Friday, July 20, 2007

KOMPOSTER KERANJANG TAKAKURA

Dikembangkan oleh Bapak dan Ibu Djamaludin, Taman Karinda
Bandung, Jl. Alfa 92 Cigadung, 20 Juli 2007

Foto: Sobirin, 2007, Keranjang Takakura

Oleh: Sobirin


Pengomposan cara ini sangat bermanfaat untuk para mahasiswa, bujangan, keluarga kecil, karena bisa ditempatkan di dalam kamar, apartemen, atau di dalam rumah biasa.


Dalam kunjungan saya ke rumah Bapak dan Ibu Djamaludin, pemilik taman kompos Karinda, di Lebak Bulus, Jakarta, saya mendapat ilmu baru, yaitu membuat kompos murah dengan wadah keranjang plastik.

Pengomposan cara ini sangat bermanfaat untuk para mahasiswa, bujangan, keluarga kecil, karena bisa ditempatkan di dalam kamar, apartemen, atau di dalam rumah biasa.


Menurut Ibu Djamaludin, konsep membuat kompos dengan keranjang ini diperkenalkan oleh Mr. Takakura pada saat pelatihan pengelolaan sampah rumah tangga di Pusdakota Surabaya. Rupanya ini pengalaman praktek Mr. Takakura sendiri di Jepang. Jadi keranjang ini dikenal sebagai Keranjang Takakura.


Keranjang plastik semacam di gambar foto, mudah didapat di toko atau pasar yang menjual barang-barang kelontong rumah tangga. Ukurannya hanya sekitar 50 liter, biasanya digunakan untuk keranjang wadah pakaian kotor sebelum dicuci.


Caranya begini:


Pertama, cari keranjang berukuran 50 liter berlubang-lubang kecil (supaya bangsanya tikus tidak bisa masuk). Jangan lupa kalau membeli keranjang plastik ini berikut tutupnya.


Kedua, cari doos bekas wadah air minum kemasan, atau bekas wadah super mi, asal bisa masuk ke dalam keranjang. Doos ini untuk wadah langsung dari bahan-bahan yang akan dikomposkan.

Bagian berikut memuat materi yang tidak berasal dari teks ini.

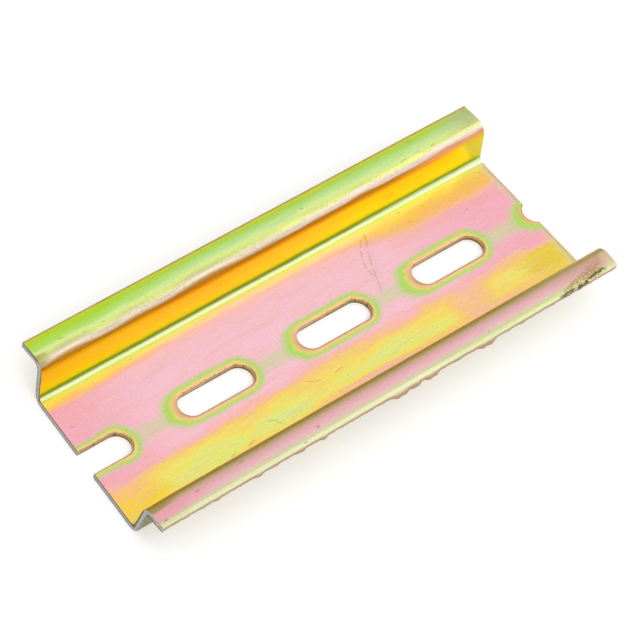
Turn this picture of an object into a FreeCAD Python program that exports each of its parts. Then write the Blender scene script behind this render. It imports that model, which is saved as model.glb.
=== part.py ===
"""Short length of slotted top-hat mounting rail, bent from one sheet of steel.

Frame, in millimetres: +X runs along the rail from its skewed end to its square end, +Y runs
across it and +Z is up. The rail lies on the underside of its base at z = 0, and the origin
is below the middle of its bounding box.
"""
import FreeCAD
import Part
import os
from math import ceil, hypot, radians, tan

# The bent section, seen along the rail
rail_width = 35.0
rail_height = 7.5
sheet_thickness = 1.0
channel_bottom_width = 25.5
channel_top_width = 27.9
base_bend_inner_radius = 0.7
flange_bend_inner_radius = 0.5

# How much narrower the near flange is than the far one
near_flange_shortfall = 0.8

# The length, taken along the longer flange, and how far one end is cut off square
rail_length = 87.1
skewed_end_angle = 4.5

# The row of punched slots: the first whole slot is placed from the square end
slot_length = 13.3
slot_width = 4.1
slot_pitch = 22.5
first_slot_from_square_end = 17.0
slot_edge_radius = 0.2

# How far the sheet runs past both ends before it is cut to length, and how far the punch
# stands out of both faces of the base
cutting_allowance = slot_pitch
punch_overrun = 1.0

# Points closer than this count as the same place
touching = 0.001

channel_middle_y = -near_flange_shortfall / 2
square_end_x = rail_length / 2
skew_slope = tan(radians(skewed_end_angle))


def web_faces():
    """Where a web's outer and inner face would meet z = 0, from the channel's middle, and dy/dz."""
    slope = (channel_top_width - channel_bottom_width) / 2 / rail_height
    outer_foot = channel_bottom_width / 2
    inner_foot = outer_foot - sheet_thickness * hypot(1, slope)
    return outer_foot, inner_foot, slope


def surface_corners(foot, slope, base_level, flange_level):
    """Corners (y, z) of one surface of the sheet, from the near flange's tip to the far one's."""
    bottom_reach = foot + slope * base_level
    top_reach = foot + slope * flange_level
    return [
        (-rail_width / 2, flange_level),
        (channel_middle_y - top_reach, flange_level),
        (channel_middle_y - bottom_reach, base_level),
        (channel_middle_y + bottom_reach, base_level),
        (channel_middle_y + top_reach, flange_level),
        (rail_width / 2, flange_level),
    ]


def rounded_chain(corners, radii):
    """Straight edges through the corners, joined by tangent arcs of the given radii."""
    points = [FreeCAD.Vector(0, y, z) for y, z in corners]
    edges = []
    start = points[0]
    for before, corner, after, radius in zip(points, points[1:], points[2:], radii):
        towards_before = (before - corner).normalize()
        towards_after = (after - corner).normalize()
        half_angle = towards_before.getAngle(towards_after) / 2
        tangent_length = radius / tan(half_angle)
        bisector = (towards_before + towards_after).normalize()
        arc_start = corner + towards_before * tangent_length
        arc_end = corner + towards_after * tangent_length
        centre = corner + bisector * hypot(radius, tangent_length)
        arc_middle = centre - bisector * radius
        edges.append(Part.LineSegment(start, arc_start).toShape())
        edges.append(Part.Arc(arc_start, arc_middle, arc_end).toShape())
        start = arc_end
    edges.append(Part.LineSegment(start, points[-1]).toShape())
    return edges


def bent_section():
    """The closed outline of the bent sheet, as a face in the YZ plane."""
    outer_foot, inner_foot, slope = web_faces()
    flange_underside = rail_height - sheet_thickness
    lower = surface_corners(outer_foot, slope, 0, flange_underside)
    upper = surface_corners(inner_foot, slope, sheet_thickness, rail_height)
    lower_radii = [flange_bend_inner_radius, base_bend_inner_radius + sheet_thickness]
    upper_radii = [flange_bend_inner_radius + sheet_thickness, base_bend_inner_radius]
    edges = rounded_chain(lower, lower_radii + lower_radii[::-1])
    edges += rounded_chain(upper, upper_radii + upper_radii[::-1])
    for lower_tip, upper_tip in ((lower[0], upper[0]), (lower[-1], upper[-1])):
        tip_bottom = FreeCAD.Vector(0, *lower_tip)
        tip_top = FreeCAD.Vector(0, *upper_tip)
        edges.append(Part.LineSegment(tip_bottom, tip_top).toShape())
    outline = Part.Wire(Part.__sortEdges__(edges))
    return Part.Face(outline)


def slot_punch(centre_x):
    """A round-ended punch through the base, centred on the channel's middle line."""
    end_radius = slot_width / 2
    centre_distance = slot_length - slot_width
    height = sheet_thickness + 2 * punch_overrun
    foot_x = centre_x - centre_distance / 2
    foot = FreeCAD.Vector(foot_x, channel_middle_y, -punch_overrun)
    other_foot = foot + FreeCAD.Vector(centre_distance, 0, 0)
    side_corner = foot - FreeCAD.Vector(0, end_radius, 0)
    middle = Part.makeBox(centre_distance, slot_width, height, side_corner)
    rounds = [Part.makeCylinder(end_radius, height, place) for place in (foot, other_foot)]
    return middle.fuse(rounds).removeSplitter()


def slot_centres():
    """Centres on the pitch, from beyond the square end to beyond the skewed end."""
    first = square_end_x - first_slot_from_square_end + slot_pitch
    count = ceil((first + rail_length / 2 + slot_length / 2) / slot_pitch)
    return [first - slot_pitch * number for number in range(count)]


def round_slot_edges(sheet):
    """Round the upper edges of the slots, where the punch drew the sheet in."""
    top_edges = []
    for edge in sheet.Edges:
        across = [abs(vertex.Y - channel_middle_y) for vertex in edge.Vertexes]
        off_top = [abs(vertex.Z - sheet_thickness) for vertex in edge.Vertexes]
        if max(off_top) < touching and max(across) < slot_width / 2 + touching:
            top_edges.append(edge)
    return sheet.makeFillet(slot_edge_radius, top_edges)


def cut_to_length(sheet):
    """Trim the sheet to its plan outline: one end square, the other end skewed."""
    half_width = rail_width / 2
    near_end_x = -rail_length / 2
    far_end_x = near_end_x + rail_width * skew_slope
    corners = [
        FreeCAD.Vector(near_end_x, -half_width, 0),
        FreeCAD.Vector(square_end_x, -half_width, 0),
        FreeCAD.Vector(square_end_x, half_width, 0),
        FreeCAD.Vector(far_end_x, half_width, 0),
    ]
    plan = Part.Face(Part.makePolygon(corners + corners[:1]))
    return sheet.common(plan.extrude(FreeCAD.Vector(0, 0, rail_height)))


def make_rail():
    """Bend the sheet, punch the slots, round their edges and cut the rail to length."""
    section = bent_section()
    section.translate(FreeCAD.Vector(-rail_length / 2 - cutting_allowance, 0, 0))
    sheet = section.extrude(FreeCAD.Vector(rail_length + 2 * cutting_allowance, 0, 0))
    sheet = sheet.cut([slot_punch(centre_x) for centre_x in slot_centres()])
    sheet = round_slot_edges(sheet)
    return cut_to_length(sheet)


os.makedirs("parts", exist_ok=True)
rail = make_rail()
rail.exportStep("parts/rail.step")
print("solids:", len(rail.Solids), "valid:", rail.isValid(), "volume:", round(rail.Volume, 1))
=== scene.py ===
"""Looks of a short length of slotted mounting rail: bent steel sheet, zinc plated and yellow
passivated, so that its thin film shines rose, yellow, orange and green.

Lengths are in metres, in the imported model's frame. The materials count in millimetres, and lay
out their patterns in sheet coordinates: x along the rail, and the distance over the upper
surface from the channel's middle, positive towards the far flange.
"""

from math import atan, hypot, pi, radians, tan

import bpy
from mathutils import Matrix, Vector


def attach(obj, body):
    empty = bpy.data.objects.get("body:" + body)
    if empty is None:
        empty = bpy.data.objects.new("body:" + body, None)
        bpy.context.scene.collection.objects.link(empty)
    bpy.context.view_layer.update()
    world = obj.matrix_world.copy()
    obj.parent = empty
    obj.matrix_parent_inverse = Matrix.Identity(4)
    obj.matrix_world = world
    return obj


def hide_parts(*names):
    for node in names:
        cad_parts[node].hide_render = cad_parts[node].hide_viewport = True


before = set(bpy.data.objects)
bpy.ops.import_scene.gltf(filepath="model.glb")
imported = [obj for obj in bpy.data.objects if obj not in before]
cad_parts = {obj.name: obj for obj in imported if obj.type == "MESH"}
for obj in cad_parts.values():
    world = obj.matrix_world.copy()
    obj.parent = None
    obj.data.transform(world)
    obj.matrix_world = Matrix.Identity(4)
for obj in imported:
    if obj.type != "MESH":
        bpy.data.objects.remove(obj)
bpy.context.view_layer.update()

MM = 0.001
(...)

Ketiga, isikan ke dalam doos ini kompos yang sudah jadi. Kalau sebelumnya anda tidak membuat kompos sendiri, anda minta saja ke teman anda yang punya persediaan kompos yang siap pakai. Tebarkan kompos ke dalam doos selapis saja setebal kurang lebih 5 cm. Lapisan kompos yang sudah jadi ini berfungsi sebagai starter proses pengomposan, karena di dalam kompos yang sudah jadi tersebut mengandung banyak sekali mikroba-mikroba pengurai. Setelah itu masukkan doos tersebut ke dalam keranjang plastik.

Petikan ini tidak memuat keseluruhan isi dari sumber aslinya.